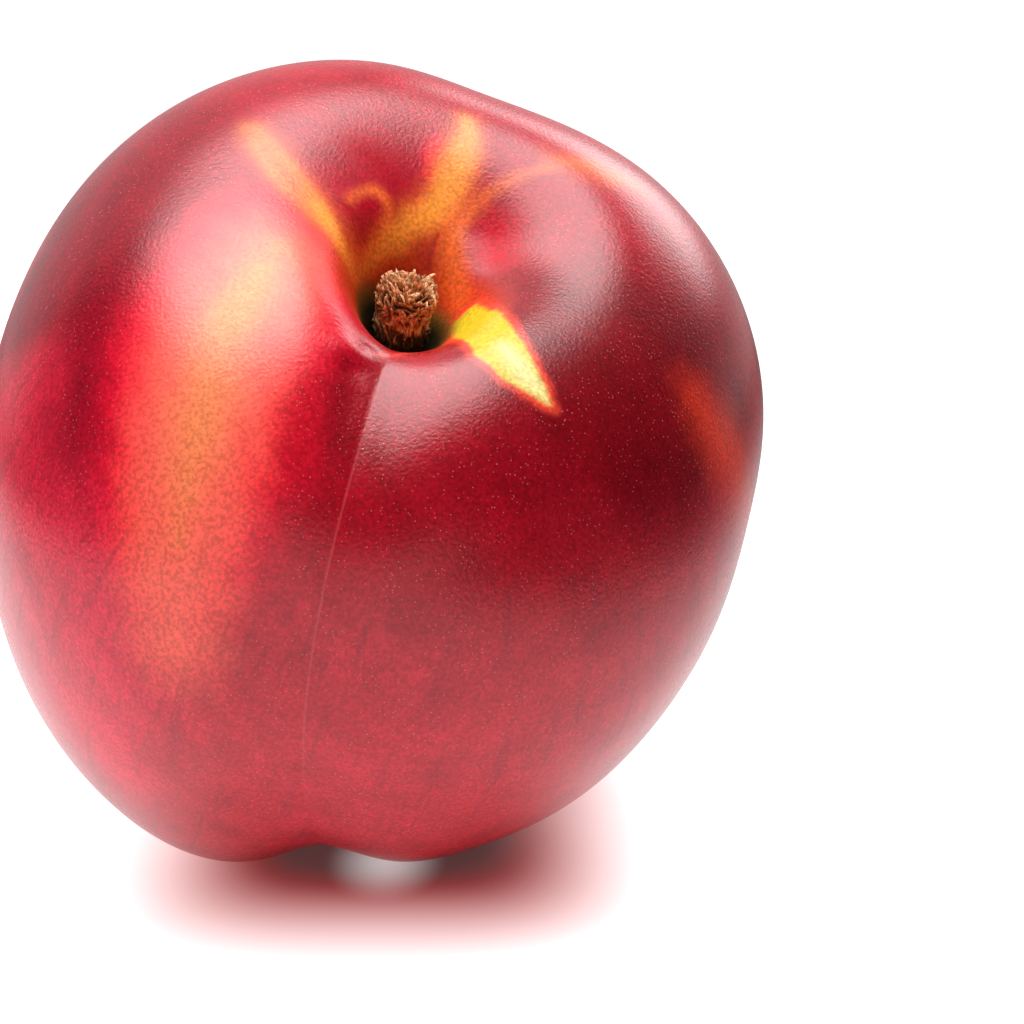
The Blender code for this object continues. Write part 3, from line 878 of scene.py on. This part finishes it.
def make_stage():
    """White surface that glows but for a painted shadow under the fruit, tinted with painted red bounce light and with
    a painted patch of light under the gap between the lobes, and a dimmer backdrop that only reflections see.
    """
    flat = Matrix.Identity(4)
    upright = Matrix.Rotation(math.pi / 2, 4, "X")
    look = Shading("white_surface")
    stage_plane("white_floor", (5.0, 5.0), (0.0, 0.0, -0.00002), flat, look.material)
    where = look.nodes.new("ShaderNodeNewGeometry").outputs["Position"]
    moved = look.vector("SUBTRACT", where, SHADE_CENTRE)
    scaled = look.vector("DIVIDE", moved, SHADE_SHAPE)
    squared = look.vector("MULTIPLY", scaled, scaled)
    reach = look.math("SQRT", look.length(squared))
    # Painted shadow: the glow fades out toward the fruit, red less than green and blue, which leaves painted red bounce
    # light in the shade
    red = look.ramp(reach, SHADE_RED[0], SHADE_RED[1], SHADE_LOWEST[0])
    other = look.ramp(reach, SHADE_OTHER[0], SHADE_OTHER[1], SHADE_LOWEST[1])
    glow = look.nodes.new("ShaderNodeCombineColor")
    look.links.new(red, glow.inputs["Red"])
    look.links.new(other, glow.inputs["Green"])
    look.links.new(other, glow.inputs["Blue"])
    # Painted patch of light under the gap between the lower lobes
    gap = look.vector("DIVIDE", look.vector("SUBTRACT", where, GAP_LIGHT_CENTRE), GAP_LIGHT_SHAPE)
    lit = look.ramp(look.length(gap), 1.0, 0.0, 0.0, GAP_LIGHT)
    color = look.mix(1.0, glow.outputs["Color"], lit, "ADD")
    look.links.new(color, look.shader.inputs["Emission Color"])
    out = look.vector("DIVIDE", look.vector("SUBTRACT", where, FLOOR_BRIGHT_CENTRE), FLOOR_BRIGHT_SHAPE)
    far = look.ramp(look.length(out), FLOOR_NEAR, FLOOR_FAR)
    seen = look.nodes.new("ShaderNodeLightPath").outputs["Is Camera Ray"]
    unseen = look.math("MULTIPLY", look.math("SUBTRACT", 1.0, far), FLOOR_GLOW)
    strength = look.math("MAXIMUM", unseen, look.math("MULTIPLY", seen, FLOOR_GLOW_SEEN))
    look.links.new(strength, look.shader.inputs["Emission Strength"])
    white = (FLOOR_WHITE, FLOOR_WHITE, FLOOR_WHITE, 1.0)
    look.links.new(look.mix(far, white, (0.03, 0.03, 0.03, 1.0)), look.shader.inputs["Base Color"])
    look.shader.inputs["Roughness"].default_value = FLOOR_GLOSS
    look = Shading("backdrop_glow")
    look.shader.inputs["Base Color"].default_value = (0.0, 0.0, 0.0, 1.0)
    look.shader.inputs["Specular IOR Level"].default_value = 0.0
    look.shader.inputs["Emission Color"].default_value = (1.0, 1.0, 1.0, 1.0)
    look.shader.inputs["Emission Strength"].default_value = BACKDROP_GLOW
    backdrop = stage_plane("white_backdrop", (1.6, 0.9), (0.0, 0.5, 0.45), upright, look.material)
    backdrop.visible_camera = False


def softbox(name, place, aim, turn, width, height, edge, radiance):
    """Glowing panel with a soft edge at a place, facing the point that it aims at."""
    look = Shading(name)
    panel = stage_plane(name, (2.0, 2.0), (0.0, 0.0, 0.0), Matrix.Identity(4), look.material)
    where = look.vector("MULTIPLY", look.place(), (1.0, 1.0, 0.0))
    reach = look.math("SQRT", look.length(look.vector("MULTIPLY", where, where)))
    look.links.new(look.ramp(reach, 1.0, edge, 0.0, radiance), look.shader.inputs["Emission Strength"])
    look.shader.inputs["Emission Color"].default_value = (1.0, 1.0, 1.0, 1.0)
    look.shader.inputs["Base Color"].default_value = (0.0, 0.0, 0.0, 1.0)
    look.shader.inputs["Specular IOR Level"].default_value = 0.0
    facing = (place - aim).to_track_quat("Z", "Y").to_matrix().to_4x4()
    size = Matrix.Diagonal((width, height, 1.0, 1.0))
    panel.matrix_world = Matrix.Translation(place) @ facing @ Matrix.Rotation(turn, 4, "Z") @ size
    panel.visible_camera = False


def make_light(centre):
    """Studio light: a big softbox overhead, a panel behind on the right and a dim one in front."""
    above = centre + Vector((OVERHEAD_OFFSET[0], OVERHEAD_OFFSET[1], OVERHEAD_HEIGHT))
    below = Vector((above.x, above.y, 0.0))
    width, length = OVERHEAD_HALF
    softbox("overhead", above, below, OVERHEAD_TURN, width, length, OVERHEAD_EDGE, OVERHEAD_RADIANCE)
    for name, azimuth, elevation, distance, width, height, edge, radiance in PANELS:
        level = math.cos(math.radians(elevation))
        aside = math.sin(math.radians(azimuth)) * level
        ahead = -math.cos(math.radians(azimuth)) * level
        away = Vector((aside, ahead, math.sin(math.radians(elevation))))
        softbox(name, centre + away * distance, centre, 0.0, width, height, edge, radiance)
    world = bpy.data.worlds.new("studio")
    bpy.context.scene.world = world
    world.use_nodes = True
    nodes = world.node_tree.nodes
    links = world.node_tree.links
    background = nodes["Background"]
    path = nodes.new("ShaderNodeLightPath")
    level = nodes.new("ShaderNodeMapRange")
    level.inputs["To Min"].default_value = ROOM
    level.inputs["To Max"].default_value = 1.0
    links.new(path.outputs["Is Camera Ray"], level.inputs["Value"])
    links.new(level.outputs["Result"], background.inputs["Strength"])
    background.inputs["Color"].default_value = (1.0, 1.0, 1.0, 1.0)


def make_camera(centre):
    """Camera in front of the fruit, a little above it."""
    aside = (CENTRE_ACROSS - PICTURE / 2) / FOCAL_PIXELS * DISTANCE
    above = (PICTURE / 2 - CENTRE_DOWN) / FOCAL_PIXELS * DISTANCE
    right = Vector((1.0, 0.0, 0.0))
    ahead = Vector((0.0, math.cos(HEIGHT_ANGLE), -math.sin(HEIGHT_ANGLE)))
    up = Vector((0.0, math.sin(HEIGHT_ANGLE), math.cos(HEIGHT_ANGLE)))
    data = bpy.data.cameras.new("camera")
    data.sensor_width = 36.0
    data.lens = 36.0 * FOCAL_PIXELS / PICTURE
    camera = bpy.data.objects.new("camera", data)
    camera.location = centre - right * aside - up * above - ahead * DISTANCE
    camera.rotation_euler = Euler((math.pi / 2 - HEIGHT_ANGLE, 0.0, 0.0))
    bpy.context.scene.collection.objects.link(camera)
    bpy.context.scene.camera = camera


fruit_frame = make_fruit()
stub_frame = fruit_frame @ Matrix.Translation(STUB_BASE) @ Matrix.Rotation(STUB_LEAN, 4, "Y")
make_stub(stub_frame)
make_stage()
make_light(fruit_frame.translation)
make_camera(fruit_frame.translation)
bpy.context.scene.view_settings.view_transform = "Standard"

_What this task involves:_ Report all lines of the material that contain the word "scene".

_Exercise solution:_
The Blender code for this object continues. Write part 3, from line 878 of scene.py on. This part finishes it.
    bpy.context.scene.world = world
    bpy.context.scene.collection.objects.link(camera)
    bpy.context.scene.camera = camera
bpy.context.scene.view_settings.view_transform = "Standard"